SET EXERCISE:
Repeat all entries exactly.

TASK INPUT:
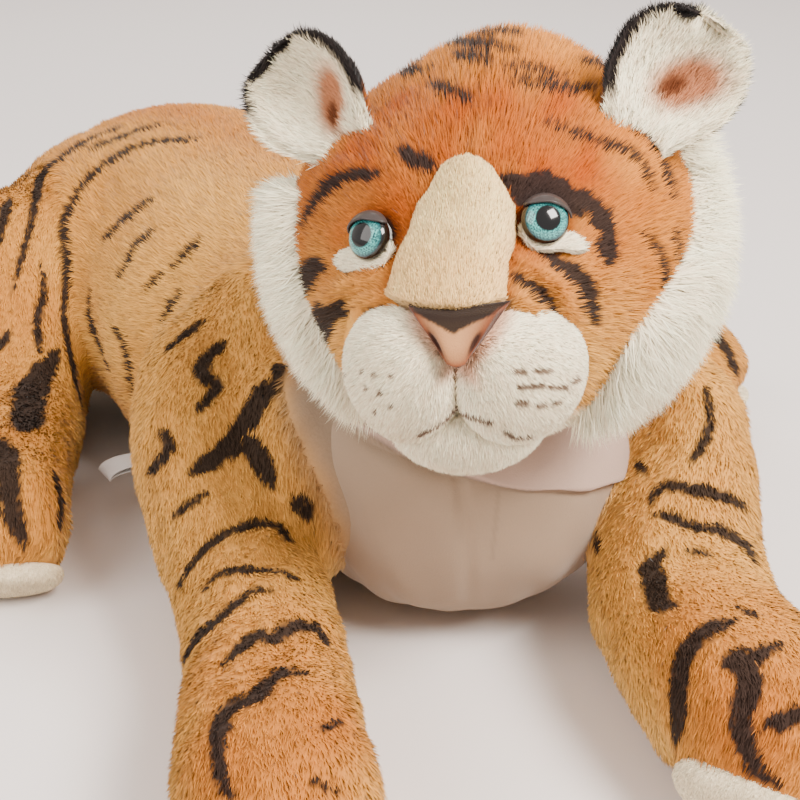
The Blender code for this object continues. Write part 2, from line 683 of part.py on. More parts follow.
def main():
    clear_scene()
    for name, (colour, roughness, coat) in MATERIALS.items():
        material(name, colour, roughness, coat)
    make_torso()
    make_neck()
    filling = make_head()
    make_eyes(filling)
    make_ears()
    make_leg("foreleg_right", FORE_RIGHT, -1, SOLE_AT)
    make_leg("foreleg_left", FORE_LEFT, 1, SOLE_AT)
    make_leg("hindleg_right", HIND_RIGHT, -1, SOLE_AT)
    make_leg("hindleg_left", HIND_LEFT, 1, SOLE_AT)
    make_sole("foreleg_right_sole", FORE_RIGHT, SOLE_AT)
    make_sole("foreleg_left_sole", FORE_LEFT, SOLE_AT)
    make_sole("hindleg_right_sole", HIND_RIGHT, SOLE_AT)
    make_sole("hindleg_left_sole", HIND_LEFT, SOLE_AT)
    make_tail()
    make_label()
    hang("ear_right", ear_frame(-1)[0], ("ear_back_right", "ear_front_right"))
    hang("ear_left", ear_frame(1)[0], ("ear_back_left", "ear_front_left"))
    hang("neck", NECK_P, ("neck", "head", "muzzle", "eye", "ruff", "nose", "throat"))
    hang("foreleg_right", SHOULDER_RIGHT, ("foreleg_right",))
    hang("foreleg_left", SHOULDER_LEFT, ("foreleg_left",))
    hang("hindleg_right", HIP_RIGHT, ("hindleg_right",))
    hang("hindleg_left", HIP_LEFT, ("hindleg_left",))
    hang("tail_root", TAIL_ROOT, ("tail_root",))
    hang("tail_end", TAIL_MIDDLE, ("tail_end", "tail_tip"))


main()
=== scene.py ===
"""A plush tiger lying down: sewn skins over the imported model, each with its own pile of tufts."""
from math import radians, degrees, sin, cos, tan, pi, sqrt, exp

import bmesh
import bpy
import numpy as np
from mathutils import Matrix, Vector, kdtree
from mathutils.bvhtree import BVHTree


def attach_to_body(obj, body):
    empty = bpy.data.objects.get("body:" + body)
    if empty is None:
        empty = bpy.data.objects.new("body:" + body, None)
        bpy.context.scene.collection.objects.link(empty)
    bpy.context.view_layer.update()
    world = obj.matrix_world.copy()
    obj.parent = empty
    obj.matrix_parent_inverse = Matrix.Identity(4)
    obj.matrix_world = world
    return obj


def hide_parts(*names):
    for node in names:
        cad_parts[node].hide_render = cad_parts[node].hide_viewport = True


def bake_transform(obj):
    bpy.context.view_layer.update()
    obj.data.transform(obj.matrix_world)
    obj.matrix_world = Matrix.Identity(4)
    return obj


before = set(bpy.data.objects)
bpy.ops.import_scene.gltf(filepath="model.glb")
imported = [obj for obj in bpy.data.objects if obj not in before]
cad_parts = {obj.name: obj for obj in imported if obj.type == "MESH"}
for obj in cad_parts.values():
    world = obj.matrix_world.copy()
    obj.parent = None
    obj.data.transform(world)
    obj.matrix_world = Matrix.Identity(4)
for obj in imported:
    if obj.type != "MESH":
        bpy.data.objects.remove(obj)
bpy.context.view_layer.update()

SEED = 20261

# ---- camera ----------------------------------------------------------------------------------------------------

EYE = Vector((-0.32, -0.85, 0.50))
AZ, EL = radians(-22), radians(25)
BACK = Vector((sin(AZ) * cos(EL), -cos(AZ) * cos(EL), sin(EL)))
camera = bpy.data.cameras.new("camera")
camera.sensor_width = 36
camera.lens = 64.8
camera_object = bpy.data.objects.new("camera", camera)
bpy.context.scene.collection.objects.link(camera_object)
camera_object.location = EYE
camera_object.rotation_mode = "QUATERNION"
camera_object.rotation_quaternion = (-BACK).to_track_quat("-Z", "Y")
bpy.context.scene.camera = camera_object
AHEAD = -BACK
ACROSS = AHEAD.cross(Vector((0, 0, 1))).normalized()
UPWARD = ACROSS.cross(AHEAD)


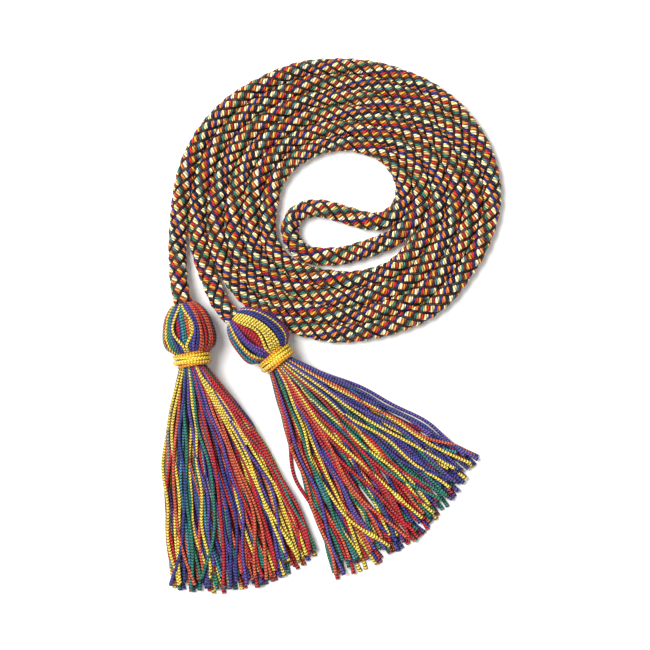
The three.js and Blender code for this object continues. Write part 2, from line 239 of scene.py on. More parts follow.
def smooth_route(points, steps):
    """A centripetal Catmull-Rom curve through points, which may carry more columns than a place."""
    ends = (2 * points[:1] - points[1:2], 2 * points[-1:] - points[-2:-1])
    p = np.concatenate([ends[0], points, ends[1]])
    gap = np.sqrt(np.linalg.norm(np.diff(p[:, :3], axis=0), axis=1))[:, None]
    p0, p1, p2, p3 = p[:-3], p[1:-2], p[2:-1], p[3:]
    d0, d1, d2 = gap[:-2], gap[1:-1], gap[2:]
    t1 = ((p1 - p0) / d0 - (p2 - p0) / (d0 + d1) + (p2 - p1) / d1) * d1
    t2 = ((p2 - p1) / d1 - (p3 - p1) / (d1 + d2) + (p3 - p2) / d2) * d1
    t = (np.arange(steps) / steps)[None, :, None]
    p1, p2, t1, t2 = (a[:, None, :] for a in (p1, p2, t1, t2))
    curve = p1 + t1 * t + (3 * (p2 - p1) - 2 * t1 - t2) * t**2 + (2 * (p1 - p2) + t1 + t2) * t**3
    return np.concatenate([curve.reshape(-1, points.shape[1]), points[-1:]])


def evenly_spaced(points, count):
    """The same curve with its points at even distances, and how far along each one is."""
    steps = np.linalg.norm(np.diff(points[:, :3], axis=0), axis=1)
    along = np.concatenate([[0], np.cumsum(steps)])
    even = np.linspace(0, along[-1], count)
    return np.stack([np.interp(even, along, column) for column in points.T], axis=1), even


# The rope is a soft round sleeve. Sixteen coloured yarns wind slowly one way round a core, which is dark as
# painted shade for the gaps between them, and four thin dark threads wind the other way over them and pull
# them in, so that they stand up as rows of pillows
YARN_LEAD = 44 * MM
BINDING_LEAD = 21.2 * MM
BINDING_COUNT = 4
YARN_THICKNESS = 1.3 * MM
PILLOW_DEPTH = 1.35 * MM
PILLOW_SHARPNESS = 2.8
YARN_MARGIN = 1 * MM
YARNS_IN_PIECE = 4
YARN_PIECES = ("first", "second", "third", "fourth")
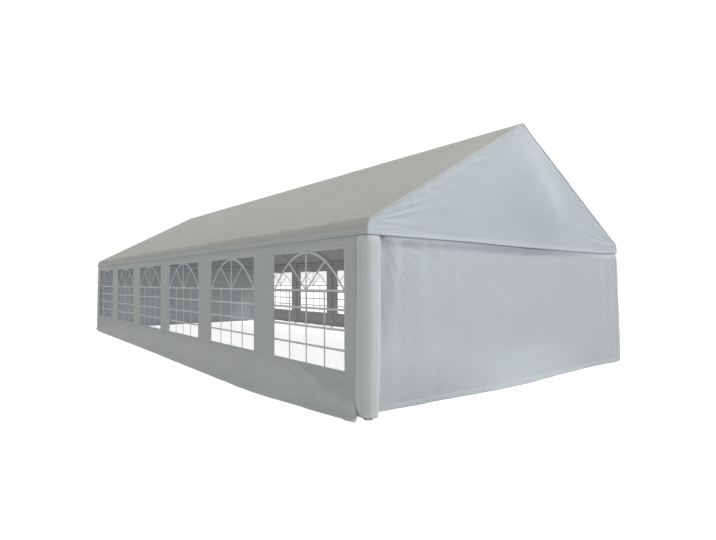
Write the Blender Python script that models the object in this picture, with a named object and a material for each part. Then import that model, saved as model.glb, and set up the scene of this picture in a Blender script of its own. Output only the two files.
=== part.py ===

FULL RESPONSE:
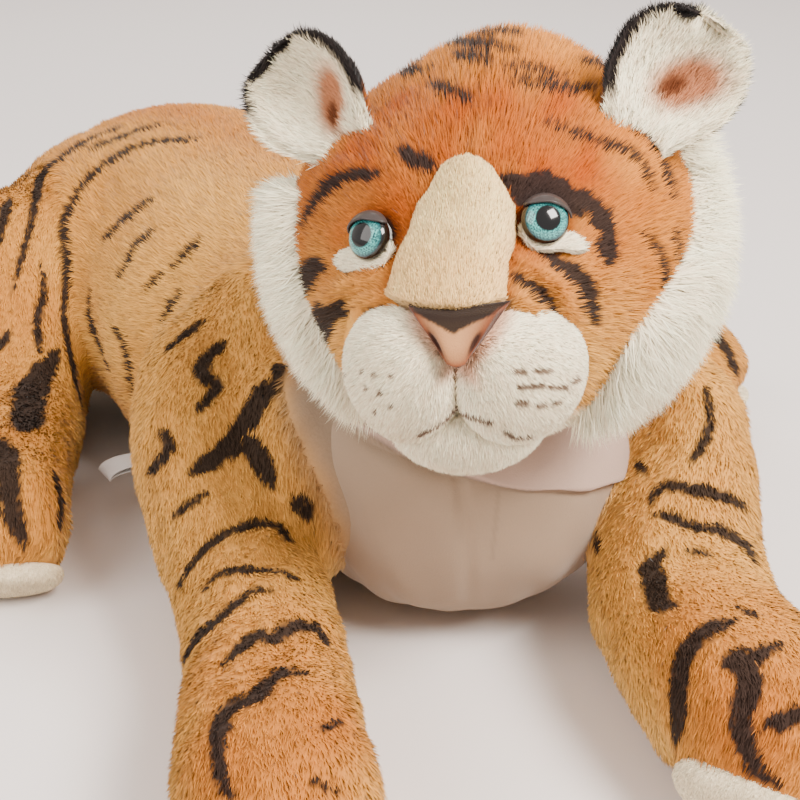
The Blender code for this object continues. Write part 2, from line 683 of part.py on. More parts follow.
def main():
    clear_scene()
    for name, (colour, roughness, coat) in MATERIALS.items():
        material(name, colour, roughness, coat)
    make_torso()
    make_neck()
    filling = make_head()
    make_eyes(filling)
    make_ears()
    make_leg("foreleg_right", FORE_RIGHT, -1, SOLE_AT)
    make_leg("foreleg_left", FORE_LEFT, 1, SOLE_AT)
    make_leg("hindleg_right", HIND_RIGHT, -1, SOLE_AT)
    make_leg("hindleg_left", HIND_LEFT, 1, SOLE_AT)
    make_sole("foreleg_right_sole", FORE_RIGHT, SOLE_AT)
    make_sole("foreleg_left_sole", FORE_LEFT, SOLE_AT)
    make_sole("hindleg_right_sole", HIND_RIGHT, SOLE_AT)
    make_sole("hindleg_left_sole", HIND_LEFT, SOLE_AT)
    make_tail()
    make_label()
    hang("ear_right", ear_frame(-1)[0], ("ear_back_right", "ear_front_right"))
    hang("ear_left", ear_frame(1)[0], ("ear_back_left", "ear_front_left"))
    hang("neck", NECK_P, ("neck", "head", "muzzle", "eye", "ruff", "nose", "throat"))
    hang("foreleg_right", SHOULDER_RIGHT, ("foreleg_right",))
    hang("foreleg_left", SHOULDER_LEFT, ("foreleg_left",))
    hang("hindleg_right", HIP_RIGHT, ("hindleg_right",))
    hang("hindleg_left", HIP_LEFT, ("hindleg_left",))
    hang("tail_root", TAIL_ROOT, ("tail_root",))
    hang("tail_end", TAIL_MIDDLE, ("tail_end", "tail_tip"))


main()
=== scene.py ===
"""A plush tiger lying down: sewn skins over the imported model, each with its own pile of tufts."""
from math import radians, degrees, sin, cos, tan, pi, sqrt, exp

import bmesh
import bpy
import numpy as np
from mathutils import Matrix, Vector, kdtree
from mathutils.bvhtree import BVHTree


def attach_to_body(obj, body):
    empty = bpy.data.objects.get("body:" + body)
    if empty is None:
        empty = bpy.data.objects.new("body:" + body, None)
        bpy.context.scene.collection.objects.link(empty)
    bpy.context.view_layer.update()
    world = obj.matrix_world.copy()
    obj.parent = empty
    obj.matrix_parent_inverse = Matrix.Identity(4)
    obj.matrix_world = world
    return obj


def hide_parts(*names):
    for node in names:
        cad_parts[node].hide_render = cad_parts[node].hide_viewport = True


def bake_transform(obj):
    bpy.context.view_layer.update()
    obj.data.transform(obj.matrix_world)
    obj.matrix_world = Matrix.Identity(4)
    return obj


before = set(bpy.data.objects)
bpy.ops.import_scene.gltf(filepath="model.glb")
imported = [obj for obj in bpy.data.objects if obj not in before]
cad_parts = {obj.name: obj for obj in imported if obj.type == "MESH"}
for obj in cad_parts.values():
    world = obj.matrix_world.copy()
    obj.parent = None
    obj.data.transform(world)
    obj.matrix_world = Matrix.Identity(4)
for obj in imported:
    if obj.type != "MESH":
        bpy.data.objects.remove(obj)
bpy.context.view_layer.update()

SEED = 20261

# ---- camera ----------------------------------------------------------------------------------------------------

EYE = Vector((-0.32, -0.85, 0.50))
AZ, EL = radians(-22), radians(25)
BACK = Vector((sin(AZ) * cos(EL), -cos(AZ) * cos(EL), sin(EL)))
camera = bpy.data.cameras.new("camera")
camera.sensor_width = 36
camera.lens = 64.8
camera_object = bpy.data.objects.new("camera", camera)
bpy.context.scene.collection.objects.link(camera_object)
camera_object.location = EYE
camera_object.rotation_mode = "QUATERNION"
camera_object.rotation_quaternion = (-BACK).to_track_quat("-Z", "Y")
bpy.context.scene.camera = camera_object
AHEAD = -BACK
ACROSS = AHEAD.cross(Vector((0, 0, 1))).normalized()
UPWARD = ACROSS.cross(AHEAD)


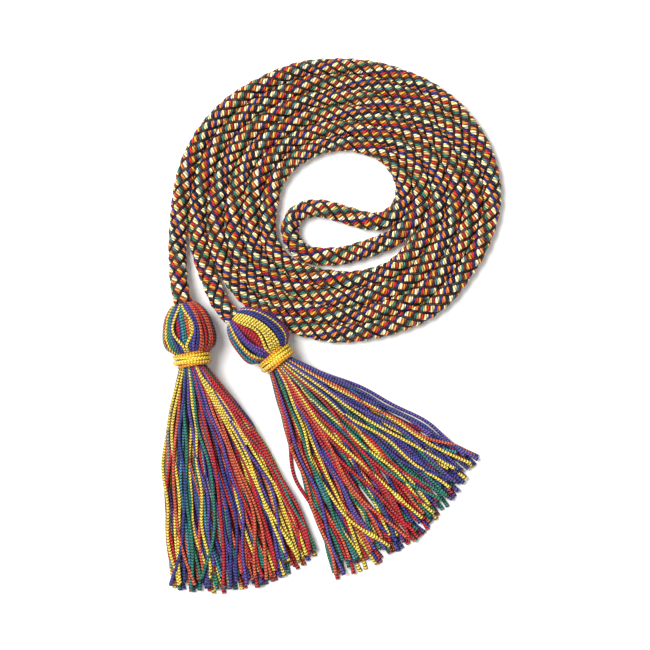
The three.js and Blender code for this object continues. Write part 2, from line 239 of scene.py on. More parts follow.
def smooth_route(points, steps):
    """A centripetal Catmull-Rom curve through points, which may carry more columns than a place."""
    ends = (2 * points[:1] - points[1:2], 2 * points[-1:] - points[-2:-1])
    p = np.concatenate([ends[0], points, ends[1]])
    gap = np.sqrt(np.linalg.norm(np.diff(p[:, :3], axis=0), axis=1))[:, None]
    p0, p1, p2, p3 = p[:-3], p[1:-2], p[2:-1], p[3:]
    d0, d1, d2 = gap[:-2], gap[1:-1], gap[2:]
    t1 = ((p1 - p0) / d0 - (p2 - p0) / (d0 + d1) + (p2 - p1) / d1) * d1
    t2 = ((p2 - p1) / d1 - (p3 - p1) / (d1 + d2) + (p3 - p2) / d2) * d1
    t = (np.arange(steps) / steps)[None, :, None]
    p1, p2, t1, t2 = (a[:, None, :] for a in (p1, p2, t1, t2))
    curve = p1 + t1 * t + (3 * (p2 - p1) - 2 * t1 - t2) * t**2 + (2 * (p1 - p2) + t1 + t2) * t**3
    return np.concatenate([curve.reshape(-1, points.shape[1]), points[-1:]])


def evenly_spaced(points, count):
    """The same curve with its points at even distances, and how far along each one is."""
    steps = np.linalg.norm(np.diff(points[:, :3], axis=0), axis=1)
    along = np.concatenate([[0], np.cumsum(steps)])
    even = np.linspace(0, along[-1], count)
    return np.stack([np.interp(even, along, column) for column in points.T], axis=1), even


# The rope is a soft round sleeve. Sixteen coloured yarns wind slowly one way round a core, which is dark as
# painted shade for the gaps between them, and four thin dark threads wind the other way over them and pull
# them in, so that they stand up as rows of pillows
YARN_LEAD = 44 * MM
BINDING_LEAD = 21.2 * MM
BINDING_COUNT = 4
YARN_THICKNESS = 1.3 * MM
PILLOW_DEPTH = 1.35 * MM
PILLOW_SHARPNESS = 2.8
YARN_MARGIN = 1 * MM
YARNS_IN_PIECE = 4
YARN_PIECES = ("first", "second", "third", "fourth")
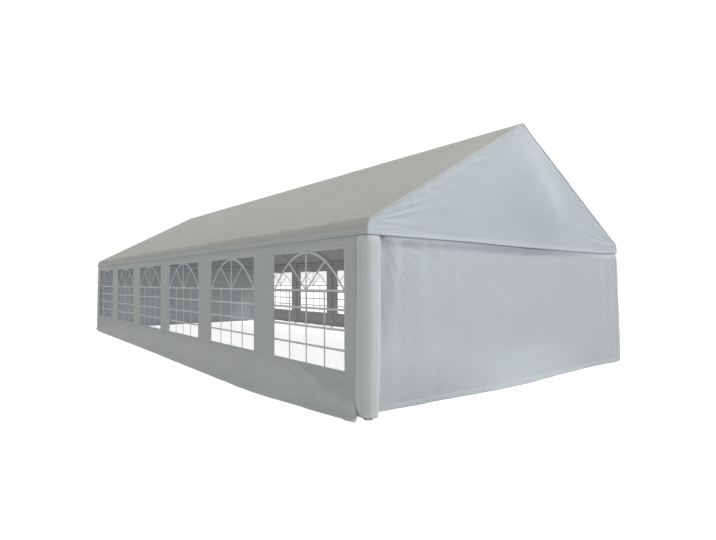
Write the Blender Python script that models the object in this picture, with a named object and a material for each part. Then import that model, saved as model.glb, and set up the scene of this picture in a Blender script of its own. Output only the two files.
=== part.py ===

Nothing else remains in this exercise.